Jurisprudential Principles
Philippine Supreme Court decisions consistently emphasize:
- Strict and literal compliance with RA 26 is jurisdictional; substantial compliance is rejected.
- Reconstitution proceedings are in rem but limited to restoration, not quieting of title or re-adjudication of ownership.
- The Republic is an indispensable party; OSG participation protects public interest.
- Reconstituted titles obtained through fraud are void ab initio and may be canceled in a direct attack.
- Administrative reconstitution, while efficient, remains subject to judicial review if due process is questioned.

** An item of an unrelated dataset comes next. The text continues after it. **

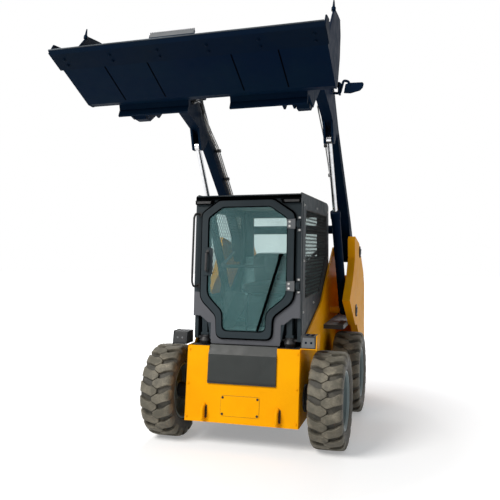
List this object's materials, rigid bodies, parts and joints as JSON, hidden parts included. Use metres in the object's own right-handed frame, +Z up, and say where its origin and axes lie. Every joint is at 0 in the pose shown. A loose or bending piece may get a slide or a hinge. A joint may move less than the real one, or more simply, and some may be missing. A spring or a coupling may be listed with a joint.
{
  "type": "skid steer loader",
  "caption": "Compact wheeled loader with a closed cab between two raised lift arms that carry a wide bucket high over the front.",
  "frame": {"origin": "on the ground under the middle of the whole machine's outline, lift arms raised", "axes": "+Z up, the machine faces -Y, its left side is +X"},
  "size_m": [1.795, 3.8762, 3.1562],
  "materials": {
    "black_plastic": "moulded black plastic",
    "body_yellow": "golden yellow enamel, gloss",
    "boom_black": "very dark blue-black enamel, satin",
    "cab_grey": "dark slate powder coat",
    "chassis_black": "black enamel, satin",
    "chrome_rod": "hard chrome, polished",
    "edge_steel": "dark wear steel",
    "engine_iron": "painted casting",
    "rim_paint": "pale grey-blue enamel, satin",
    "seat_cloth": "black vinyl",
    "tyre_rubber": "black rubber with dry dust between the lugs",
    "window_glass": "lightly tinted safety glass"
  },
  "bodies": {
    "root": {"axle_tubes": "chassis_black", "frame_side_left": "body_yellow", "frame_side_right": "body_yellow", "belly_pan": "chassis_black", "front_plate": "body_yellow", "step_panel": "chassis_black", "front_deck": "chassis_black", "cab_mounts": "chassis_black", "step_box_left": "body_yellow", "step_box_right": "body_yellow", "tower_left": "body_yellow", "tower_right": "body_yellow", "fender_left": "chassis_black", "fender_right": "chassis_black", "tail_box_left": "body_yellow", "tail_box_right": "body_yellow", "tail_frame": "body_yellow", "bumper": "chassis_black", "bulkhead": "chassis_black", "engine": "engine_iron", "cab_front": "cab_grey", "cab_roof": "cab_grey", "cab_side_left": "cab_grey", "cab_side_right": "cab_grey", "side_glass_left": "window_glass", "side_glass_right": "window_glass", "cab_rear": "cab_grey", "rear_glass": "window_glass", "cab_floor": "chassis_black", "seat": "seat_cloth", "levers": "black_plastic"},
    "wheel_front_left": {"tyre_front_left": "tyre_rubber", "rim_front_left": "rim_paint"},
    "wheel_front_right": {"tyre_front_right": "tyre_rubber", "rim_front_right": "rim_paint"},
    "wheel_rear_left": {"tyre_rear_left": "tyre_rubber", "rim_rear_left": "rim_paint"},
    "wheel_rear_right": {"tyre_rear_right": "tyre_rubber", "rim_rear_right": "rim_paint"},
    "boom": {"arm_left": "boom_black", "arm_right": "boom_black", "cross_tube": "boom_black", "hose_bracket": "boom_black"},
    "bucket": {"coupler_left": "boom_black", "coupler_right": "boom_black", "bucket_shell": "boom_black", "cutting_edge": "edge_steel", "bucket_step": "boom_black"},
    "cab_door": {"cab_door": "cab_grey", "door_glass": "window_glass"},
    "rear_door": {"rear_door": "body_yellow"},
    "hood": {"hood": "body_yellow"},
    "lift_barrels": {"lift_barrel_left": "boom_black", "lift_barrel_right": "boom_black"},
    "lift_rods": {"lift_rod_left": "chrome_rod", "lift_rod_right": "chrome_rod"},
    "tilt_barrels": {"tilt_barrel_left": "boom_black", "tilt_barrel_right": "boom_black"},
    "tilt_rods": {"tilt_rod_left": "chrome_rod", "tilt_rod_right": "chrome_rod"}
  },
  "joints": [
    {"name": "wheel_front_left_spin", "type": "hinge", "parent": "root", "child": "wheel_front_left", "pos_m": [0.688, -0.38, 0.388], "axis": [1, 0, 0], "continuous": true},
    {"name": "wheel_front_right_spin", "type": "hinge", "parent": "root", "child": "wheel_front_right", "pos_m": [-0.688, -0.38, 0.388], "axis": [1, 0, 0], "continuous": true},
    {"name": "wheel_rear_left_spin", "type": "hinge", "parent": "root", "child": "wheel_rear_left", "pos_m": [0.688, 0.82, 0.388], "axis": [1, 0, 0], "continuous": true},
    {"name": "wheel_rear_right_spin", "type": "hinge", "parent": "root", "child": "wheel_rear_right", "pos_m": [-0.688, 0.82, 0.388], "axis": [1, 0, 0], "continuous": true},
    {"name": "boom_lift", "type": "hinge", "parent": "root", "child": "boom", "pos_m": [0, 1.38, 1.56], "axis": [-1, 0, 0], "range_deg": [-53.7, 0]},
    {"name": "bucket_tilt", "type": "hinge", "parent": "boom", "child": "bucket", "pos_m": [0, -1.11082, 2.62131], "axis": [1, 0, 0], "range_deg": [-50, 62]},
    {"name": "cab_door_swing", "type": "hinge", "parent": "root", "child": "cab_door", "pos_m": [0.432, -0.46959, 1.3], "axis": [0, 0.085, 0.9964], "range_deg": [0, 95]},
    {"name": "rear_door_swing", "type": "hinge", "parent": "root", "child": "rear_door", "pos_m": [0.41, 1.862, 0.9], "axis": [0, 0, -1], "range_deg": [0, 95]},
    {"name": "hood_lift", "type": "hinge", "parent": "root", "child": "hood", "pos_m": [0, 1.072, 1.385], "axis": [1, 0, 0], "range_deg": [0, 40]},
    {"name": "lift_barrel_swing", "type": "hinge", "parent": "root", "child": "lift_barrels", "pos_m": [0, 1, 0.97], "axis": [-1, 0, 0], "range_deg": [-55.05, 1]},
    {"name": "lift_rod_slide", "type": "slide", "parent": "lift_barrels", "child": "lift_rods", "axis": [0, -0.5153, 0.857], "range_m": [-0.6388, 0.005]},
    {"name": "tilt_barrel_swing", "type": "hinge", "parent": "boom", "child": "tilt_barrels", "pos_m": [0, -0.08, 2.98], "axis": [1, 0, 0], "range_deg": [-4.5, 4.5]},
    {"name": "tilt_rod_slide", "type": "slide", "parent": "tilt_barrels", "child": "tilt_rods", "axis": [0, -0.9864, -0.1643], "range_m": [-0.15, 0.18]}
  ],
  "couplings": [
    {"joint": "lift_barrel_swing", "follows": "boom_lift", "ratio": 1.0065},
    {"joint": "lift_rod_slide", "follows": "boom_lift", "m_per_rad": 0.67629},
    {"joint": "tilt_barrel_swing", "follows": "bucket_tilt", "ratio": -0.05236},
    {"joint": "tilt_rod_slide", "follows": "bucket_tilt", "m_per_rad": 0.1545}
  ]
}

In sum, the choice between administrative and judicial reconstitution hinges on the cause of loss, completeness of documentary evidence, and presence of disputes. Administrative reconstitution offers an efficient remedy for qualifying calamity cases, while judicial reconstitution serves as the comprehensive safeguard for complex or contested situations. Both mechanisms uphold the integrity of the Torrens system by restoring the legal bedrock of property rights without altering substantive ownership.